On Tue, Jul 4, 2023 at 5:31 AM Brendan McKay via SeqFan <
seqfan at list.seqfan.eu> wrote:

> Some highly relevant material about this problem is here:
> https://mathoverflow.net/questions/241569
>
> Note that the question asks for a path, while most of the answers
> concern a cycle (where the first and last elements must also add
> to a prime).
>
> This doesn't matter. For a cycle note that n must be even; in that case
> just cut any edge if you only want a path.  If n is odd, add n+1 to the
> mix, find a cycle, then delete n+1 to get a path.
>
> If I understand it, Johan Wästlund's answer on that page proves it
> up to 10^13.
>
> A051252 and A228917 are mentioned and relevant.
>
> A version which I haven't seen anywhere is whether you can find a
> path with specified endpoints.  I'll spell it out:  For n >= 2,
> and distinct a,b in {1..n}, is there a permutation of 1..n that starts
> with a, ends with b, and consecutive elements sum to a prime?
> There are trivial parity constraints (exercise for the reader):
>     If n is odd, a and b are both odd.
>     If n is even, a and b have opposite parity.
>
> For tiny n there are some cases that can't be done.
> These are impossible:  n=5, {a,b}={1,3} and n=6, {a,b}={1,2}.
>
> For 7 <= n <= 750, all cases work if they meet the parity constraints.
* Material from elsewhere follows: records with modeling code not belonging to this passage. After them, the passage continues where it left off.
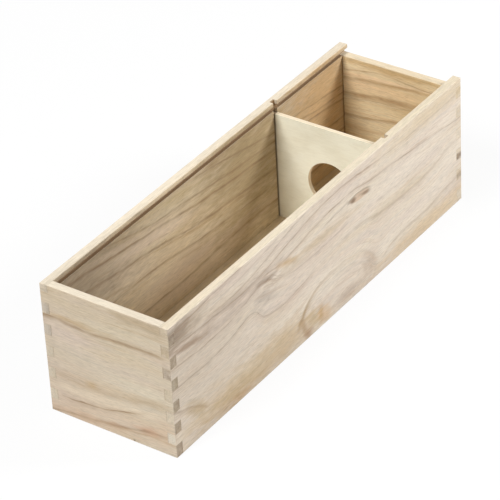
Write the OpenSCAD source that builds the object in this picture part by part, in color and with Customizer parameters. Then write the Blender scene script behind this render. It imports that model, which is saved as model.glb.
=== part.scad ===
// Wooden wine box: finger-jointed boards, grooves for a sliding lid, a base panel
// captured in grooves, and a lift-out divider with a hole for a neck.
// Frame: X across the width, Y from the front panel to the rear panel, Z up.
// Origin: middle of the rectangle on which the box stands.

/* [Box] */
// Outside width, over both side boards
box_w = 100; // [85:1:140]
// Outside length, over the front and rear boards
box_l = 348; // [300:1:420]
// Height of the side boards and of the front board
box_h = 100; // [85:1:140]
// Width of the small bevel that breaks each outer edge and the rim
edge_bevel = 0.3; // [0.2:0.1:1]

/* [Boards] */
// Thickness of the two long side boards
side_t = 6.3; // [5:0.1:10]
// Thickness of the front and rear boards
end_t = 6.4; // [5:0.1:10]
// Thickness of the base panel
base_t = 3.8; // [2.5:0.1:6]
// Height of the base panel's underside above the ground
base_up = 2.6; // [2:0.1:8]
// How far the base panel's edges reach into the four boards
base_tuck = 2.5; // [1.5:0.1:4]
// Clearance round the base panel in its grooves
base_gap = 0.1; // [0.05:0.05:0.3]

/* [Finger joints] */
// Height of the bottom finger, which belongs to the front and rear boards
first_finger = 10; // [6:0.5:16]
// Height of each further finger
finger_h = 8.45; // [5:0.05:20]
// Width of the glue line between fingers
glue_gap = 0.1; // [0.04:0.02:0.3]

/* [Lid grooves] */
// Height of the lip that holds the lid down
lip_h = 3.1; // [2:0.1:5]
// Height of the groove in which the lid slides
lid_groove_h = 3.2; // [2.8:0.1:6]
// Depth of the lid groove in the side and front boards
lid_groove_d = 2.5; // [1.5:0.1:4]
// How far the rear board's top lies below the floor of the lid grooves
rear_drop = 0.1; // [0.1:0.1:2]

/* [Divider] */
// Thickness of the plywood divider
divider_t = 3; // [2:0.1:6]
// Length of the long bay, from the front board to the dadoes
long_bay_l = 247.8; // [200:0.1:265]
// Depth of the dadoes that hold the divider's edges
dado_d = 2.5; // [1.5:0.1:4]
// Width of the dadoes, in which the divider stands loosely
dado_w = 4.6; // [3.4:0.1:8]
// Clearance between the divider's two edges and the bottoms of the dadoes
divider_play = 0.3; // [0.2:0.05:0.6]
// Gap between the divider and the rear sides of the dadoes, against which it leans
divider_back = 0.1; // [0.05:0.05:0.3]
// Clearance under the divider's bottom edge
divider_seat = 0.1; // [0.05:0.05:0.3]
// How far the divider's top edge lies below the rear board's top
divider_drop = 2.8; // [0.5:0.1:10]

/* [Neck hole] */
// Diameter of the neck hole
neck_hole_d = 36; // [28:0.5:50]
// Height of the hole's centre above the base panel
neck_hole_up = 39.2; // [30:0.2:45]

/* [Hidden] */

// How far a cutter runs past the face that it opens
past = 1;

// Inner faces of the boards
inner_w = box_w - 2 * side_t;
front_in = -box_l / 2 + end_t;
rear_in = box_l / 2 - end_t;

// Levels of the lid groove, the rear board and the floor
groove_top = box_h - lip_h;
groove_floor = groove_top - lid_groove_h;
rear_top = groove_floor - rear_drop;
floor_z = base_up + base_t;

// The divider's place between the boards
dado_y = front_in + long_bay_l;
divider_y = dado_y + dado_w - divider_back - divider_t;
divider_w = inner_w + 2 * (dado_d - divider_play);
divider_foot = floor_z + divider_seat;
divider_h = rear_top - divider_drop - divider_foot;

// Bands of the finger joints, counted from the ground: even ones are fingers of
// the front and rear boards, odd ones are fingers of the side boards
last_band = round((box_h - first_finger) / finger_h);
function band_low(i) = i == 0 ? 0 : first_finger + (i - 1) * finger_h;
function band_high(i) = i == last_band ? box_h : band_low(i + 1);

// A rectangle, centred, with its four corners bevelled
module bevelled_rectangle(a, b) {
    x = a / 2;
    y = b / 2;
    e = edge_bevel;
    polygon([[x - e, -y], [x, -y + e], [x, y - e], [x - e, y],
             [-x + e, y], [-x, y - e], [-x, -y + e], [-x + e, -y]]);
}

// A block of the given height on the box's footprint, with all its edges bevelled
module bevelled_block(h) {
    intersection() {
        translate([0, box_l / 2, h / 2]) rotate([90, 0, 0])
            linear_extrude(box_l) bevelled_rectangle(box_w, h);
        translate([-box_w / 2, 0, h / 2]) rotate([90, 0, 90])
            linear_extrude(box_w) bevelled_rectangle(box_l, h);
        linear_extrude(h) bevelled_rectangle(box_w, box_l);
    }
}

// Cuts in a side board that take the fingers of the front and rear boards
module end_finger_sockets() {
    for (i = [0 : 2 : last_band]) {
        low = i == 0 ? -past : band_low(i) - glue_gap / 2;
        high = i == last_band ? box_h + past : band_high(i) + glue_gap / 2;
        finger_socket(low, high, -box_l / 2 - past, front_in + glue_gap);
        if (band_low(i) < rear_top)
            finger_socket(low, min(high, groove_floor), rear_in - glue_gap, box_l / 2 + past);
    }
}

// One such cut, between two heights and two stations along the box
module finger_socket(low, high, from_y, to_y) {
    translate([inner_w / 2 - past, from_y, low])
        cube([side_t + 2 * past, to_y - from_y, high - low]);
}

// Cuts in a front or rear board, at both its ends, that take the side boards' fingers
module side_finger_sockets() {
    depth = side_t + glue_gap + past;
    for (i = [1 : 2 : last_band], x = [-box_w / 2 - past, box_w / 2 + past - depth]) {
        low = band_low(i) - glue_gap / 2;
        high = i == last_band ? box_h + past : band_high(i) + glue_gap / 2;
        translate([x, -box_l / 2 - past, low])
            cube([depth, box_l + 2 * past, high - low]);
    }
}

// Space in which the lid slides: a groove in each side board and in the front
// board, open to the rear above the lower rear board
module lid_channel() {
    width = inner_w + 2 * lid_groove_d;
    start = front_in - lid_groove_d;
    translate([-width / 2, start, groove_floor])
        cube([width, box_l / 2 + past - start, lid_groove_h]);
}

// The base panel, or with a margin the grooves that hold it
module base_block(margin) {
    w = inner_w + 2 * base_tuck;
    l = rear_in - front_in + 2 * base_tuck;
    translate([-w / 2 - margin, -l / 2 - margin, base_up - margin])
        cube([w + 2 * margin, l + 2 * margin, base_t + 2 * margin]);
}

// Dadoes over the full height of the side boards, from which the divider lifts out
module divider_dadoes() {
    width = inner_w + 2 * dado_d;
    translate([-width / 2, dado_y, -past]) cube([width, dado_w, box_h + 2 * past]);
}

// Flared mouth that bevels the rim's inner edge, mitred at the front corners
module rim_bevel() {
    x = inner_w / 2;
    y = box_l / 2 + past;
    e = edge_bevel;
    intersection() {
        translate([0, y, box_h - e]) rotate([90, 0, 0])
            linear_extrude(2 * y)
                polygon([[-x, 0], [x, 0], [x + 2 * e, 2 * e], [-x - 2 * e, 2 * e]]);
        translate([-box_w / 2, 0, box_h - e]) rotate([90, 0, 90])
            linear_extrude(box_w)
                polygon([[front_in, 0], [y, 0], [y, 2 * e], [front_in - 2 * e, 2 * e]]);
    }
}

// Bevel along the inner top edge of the rear board
module rear_rim_bevel() {
    e = edge_bevel;
    translate([-inner_w / 2, rear_in, rear_top]) rotate([90, 0, 90])
        linear_extrude(inner_w) polygon([[-e, -2 * e], [2 * e, e], [-e, e]]);
}

// The side board on the +X side
module side_board() {
    intersection() {
        bevelled_block(box_h);
        difference() {
            translate([inner_w / 2, -box_l / 2, 0]) cube([side_t, box_l, box_h]);
            end_finger_sockets();
            lid_channel();
            base_block(base_gap);
            divider_dadoes();
            rim_bevel();
        }
    }
}

module right_side_panel() {
    color("#d8c9b8") side_board();
}

module left_side_panel() {
    color("#cdb493") mirror([1, 0, 0]) side_board();
}

module front_panel() {
    color("#cfc0a8") intersection() {
        bevelled_block(box_h);
        difference() {
            translate([-box_w / 2, -box_l / 2, 0]) cube([box_w, end_t, box_h]);
            side_finger_sockets();
            lid_channel();
            base_block(base_gap);
            rim_bevel();
        }
    }
}

module rear_panel() {
    color("#c9ae85") intersection() {
        bevelled_block(rear_top);
        difference() {
            translate([-box_w / 2, rear_in, 0]) cube([box_w, end_t, rear_top]);
            side_finger_sockets();
            base_block(base_gap);
            rear_rim_bevel();
        }
    }
}

module base_panel() {
    color("#c8b48f") base_block(0);
}

module divider() {
    color("#e4dcc3") translate([0, divider_y, divider_foot]) difference() {
        translate([-divider_w / 2, 0, 0]) cube([divider_w, divider_t, divider_h]);
        translate([0, -past, floor_z + neck_hole_up - divider_foot]) rotate([-90, 0, 0])
            cylinder(h = divider_t + 2 * past, d = neck_hole_d, $fn = 96);
    }
}

left_side_panel();
right_side_panel();
front_panel();
rear_panel();
base_panel();
divider();
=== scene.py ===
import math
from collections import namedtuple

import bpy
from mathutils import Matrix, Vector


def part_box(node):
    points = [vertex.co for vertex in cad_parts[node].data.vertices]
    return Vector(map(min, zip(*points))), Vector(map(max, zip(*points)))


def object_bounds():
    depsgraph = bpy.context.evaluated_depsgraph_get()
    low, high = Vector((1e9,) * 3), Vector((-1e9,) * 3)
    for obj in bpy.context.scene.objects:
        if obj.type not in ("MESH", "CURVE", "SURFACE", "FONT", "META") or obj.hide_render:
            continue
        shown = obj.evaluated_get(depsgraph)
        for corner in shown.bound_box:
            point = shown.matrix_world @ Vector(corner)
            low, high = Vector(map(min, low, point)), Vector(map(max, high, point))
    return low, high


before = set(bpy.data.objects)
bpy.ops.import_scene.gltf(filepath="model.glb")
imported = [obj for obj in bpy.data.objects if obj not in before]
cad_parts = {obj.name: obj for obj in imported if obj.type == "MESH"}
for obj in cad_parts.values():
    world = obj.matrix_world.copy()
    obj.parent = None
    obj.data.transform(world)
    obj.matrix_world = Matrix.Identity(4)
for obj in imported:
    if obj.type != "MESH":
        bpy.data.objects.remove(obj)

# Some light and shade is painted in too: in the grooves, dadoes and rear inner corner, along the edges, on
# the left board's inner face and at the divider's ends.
# The looks of a wooden wine box: bare pale boards with their growth lines, knot and stains,
# greyer end grain on the fingers, a plywood divider, and a plain white studio round them.
# Places on a board are millimetres along its grain, down from the rim (on the base panel,
# across it) and into its thickness.

cad_low, cad_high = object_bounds()

MM = 1000.0
LENGTH = (cad_high.y - cad_low.y) * MM
WIDTH = (cad_high.x - cad_low.x) * MM
HEIGHT = (cad_high.z - cad_low.z) * MM

# The photograph's viewpoint
AIM = Vector((-0.0050, -0.0090, 0.0437))
DISTANCE = 1.9332
AZIMUTH = 36.3037
ELEVATION = 34.0869
ROLL = -3.2806
LENS_MM = 207.339
SENSOR_MM = 36.0

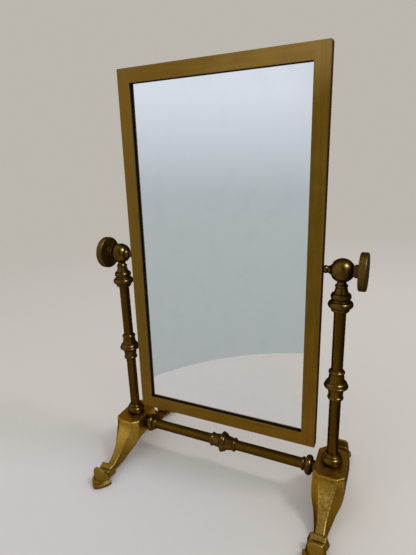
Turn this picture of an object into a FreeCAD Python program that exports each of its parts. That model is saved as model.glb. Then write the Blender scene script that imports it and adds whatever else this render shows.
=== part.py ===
import FreeCAD, Part
import math
import os

# A small brass swing mirror for a dressing table, in millimetres.
# X runs from the left post to the right post, Y from the front to the back, Z up.
# The origin lies on the table, midway between the four hooves.

# driving dimensions: stand
block_width = 27.6              # base block, along X
block_depth = 38.4              # base block, along Y
block_height = 19.4
block_corner_x = 5.9            # cut corners of the block, along X
block_corner_y = 4.6            # and along Y
arch_height = 20.8              # from the table to the underside of the block
frame_clearance = 24.53         # from the stretcher's axis up to the frame's bottom edge
tube_diameter = 9.5             # one size of tube for the posts and the stretcher
tube_wall = 1.0
lower_tube_length = 53.9
ball_diameter = 19.0
stretcher_drop = 9.3            # from the top of the block to the stretcher's axis

# driving dimensions: feet; a setback is measured back from the tip of the sole
foot_reach = 76.0               # from the middle of the block to the tip of the sole
sole_half_width = 10.9
sole_length = 12.8
sole_thickness = 4.2
ankle_setback = 28.2
ankle_height = 9.4              # top of the leg at the ankle
ankle_thickness = 5.2
ankle_facet = 3.5               # half width of the leg's middle facet at the ankle
ankle_half_width = 5.7
cuff_setback = 22.8             # to the back of the cuff
cuff_length = 5.2
cuff_height = 13.6              # top of the cuff's back rim above the table
cuff_drop = 1.8                 # from the back rim to the front edge
cuff_underside = 3.6
cuff_top_half_width = 6.5
cuff_widest_half_width = 9.3
cuff_widest_height = 5.6
pastern_half_width = 7.2        # the narrow part between the cuff and the hoof
pastern_height = 10.0
hoof_height = 17.0
hoof_top_half_width = 5.4
hoof_foot_half_width = 8.4
hoof_shoulder_height = 9.6      # where the hoof's sides begin to round in
hoof_setback = 4.9              # to the nose of the hoof, where it meets the sole
hoof_length = 8.5               # from the nose to the back, where they meet the sole
hoof_back_rake = 2.4            # how far the back leans forward at its top
hoof_nose_rake = 4.4            # how far the nose leans back at its top

# driving dimensions: swinging mirror
frame_width = 179.0
frame_height = 323.0
frame_face = 12.1               # width of the flat face all round
frame_edge_round = 0.7
lip_thickness = 1.2
rebate_width = 2.5              # glass rebate beyond the sight edge
liner_thickness = 2.0
glass_thickness = 3.0
glass_play = 0.3                # round the edge of the glass
card_thickness = 0.9
plate_thickness = 1.0
plate_overlap = 5.0             # back plate beyond the glass rebate
rest_tilt = 1.0                 # degrees, top edge to the back
plate_screws_high = 4           # along each long side
plate_screws_wide = 2           # along each short side
plate_screw_diameter = 1.6
plate_screw_head = 3.2
plate_screw_length = 3.4

# driving dimensions: pivots, rods and fasteners
thread_diameter = 4.0
running_clearance = 0.05        # on the radius
spacer_length = 3.9
spacer_wall = 1.15              # from the bead's bore to its widest round
collar_wall = 0.75              # from the collar's bore to its outside at the bead
washer_thickness = 0.8
washer_radius = 4.6
ball_flat_depth = 0.9           # taken off the ball's outer side
collar_stand_out = 1.1          # of the collar beyond the round of the ball
knob_diameter = 30.0
knob_boss_diameter = 10.4
knob_boss_length = 3.0
knob_disc_thickness = 6.2
knob_edge_round = 1.4
knob_dish_depth = 0.5
screw_depth_in_frame = 7.0
screw_depth_in_knob = 5.0
spigot_length = 4.0
nut_width = 7.0                 # across flats
nut_height = 3.2
nut_pocket_depth = 4.4
nut_pocket_play = 0.46          # between the nut's corners and its pocket
rod_depth_in_block = 8.5

# mouldings of the turned pieces, from the bottom up
# ("line", rise, end radius) or ("arc", rise, radius halfway, end radius)
base_ring_start = 7.0
base_ring_mouldings = [
    ("arc", 7.6, 9.0, 6.4),
    ("arc", 1.7, 6.9, 6.1),
    ("arc", 1.3, 5.6, 5.3),
]
knop_start = 5.4
knop_mouldings = [
    ("arc", 3.2, 6.7, 5.8),
    ("line", 6.4, 6.6),
    ("line", 1.9, 8.5),
    ("arc", 2.2, 9.95, 9.2),
    ("arc", 3.2, 8.9, 6.9),
    ("arc", 7.0, 6.4, 5.8),
    ("arc", 2.6, 6.7, 5.7),
    ("line", 0.6, 5.3),
]
finial_start = 5.3
finial_mouldings = [
    ("arc", 3.1, 7.2, 6.9),
    ("arc", 6.0, 9.8, 7.2),
    ("line", 1.1, 6.8),
    ("arc", 5.0, 8.0, 6.9),
    ("line", 0.4, 5.7),
    ("line", 4.7, 4.4),
    ("line", 0.2, 4.7),
    ("arc", 2.1, 5.0, 4.2),
    ("arc", 2.3, 3.6, 3.5),
]
end_ring_start = 5.3
end_ring_mouldings = [
    ("line", 2.7, 5.2),
    ("arc", 6.4, 8.9, 5.5),
    ("line", 0.8, 5.3),
    ("arc", 2.3, 6.3, 5.4),
    ("line", 0.6, 5.1),
]


def rise_of(mouldings):
    return sum(step[1] for step in mouldings)


# worked out from the driving dimensions
frame_side = frame_width / 2
ball_radius = ball_diameter / 2
ball_flat = ball_radius - ball_flat_depth
collar_length = ball_radius + collar_stand_out
post_x = frame_side + spacer_length + collar_length
block_top = arch_height + block_height
base_ring_height = rise_of(base_ring_mouldings)
knop_length = rise_of(knop_mouldings)
finial_height = rise_of(finial_mouldings)
end_ring_length = rise_of(end_ring_mouldings)
lower_tube_z = block_top + base_ring_height
knop_z = lower_tube_z + lower_tube_length
upper_tube_z = knop_z + knop_length
stretcher_z = block_top - stretcher_drop
pivot_height = stretcher_z + frame_clearance + frame_height / 2
finial_top_radius = finial_mouldings[-1][-1]
ball_seat = math.sqrt(ball_radius ** 2 - finial_top_radius ** 2)
finial_z = pivot_height - ball_seat - finial_height
upper_tube_length = finial_z - upper_tube_z
thread_radius = thread_diameter / 2
bore_radius = thread_radius + running_clearance
spacer_radius = bore_radius + spacer_wall
nut_pocket_radius = nut_width / math.sqrt(3) + nut_pocket_play
tube_bore = tube_diameter / 2 - tube_wall
block_face_x = post_x - block_width / 2
stretcher_tube_length = block_face_x - end_ring_length - knop_length / 2
frame_thickness = lip_thickness + liner_thickness + glass_thickness + card_thickness + plate_thickness
glass_width = frame_width - 2 * frame_face + 2 * rebate_width
glass_height = frame_height - 2 * frame_face + 2 * rebate_width
ankle_reach = foot_reach - ankle_setback
cuff_reach = foot_reach - cuff_setback
hoof_nose = foot_reach - hoof_setback
hoof_back = hoof_nose - hoof_length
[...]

> It seems reasonable to conjecture that this continues forever.
>
> Here are solutions for n=7 and all {a,b}:
>
>   1 4 7 6 5 2 3
>   1 2 3 4 7 6 5
>   1 4 3 2 5 6 7
>   3 2 1 4 7 6 5
>   3 4 1 2 5 6 7
>   5 2 3 4 1 6 7
>
> I checked that  {a,b}={1,n} works for 2 <= n <= 33,000.
> I also checked that {a,b}={1,2} works for even 8 <= n <= 20,000 .
>
> Brendan.
>
> On 2/7/2023 10:44 pm, Yifan Xie wrote:
> > Hi,
> > I recently discovered a problem:
> > For an integer n>=2, there exists a sequence {a(n)} consisting of 1, 2,
> 3, ... , n that for all 1<=i<=n, the sum of a(i) and a(i+1) is a prime.
> > Do all integers n>=2 satisfy the above condition?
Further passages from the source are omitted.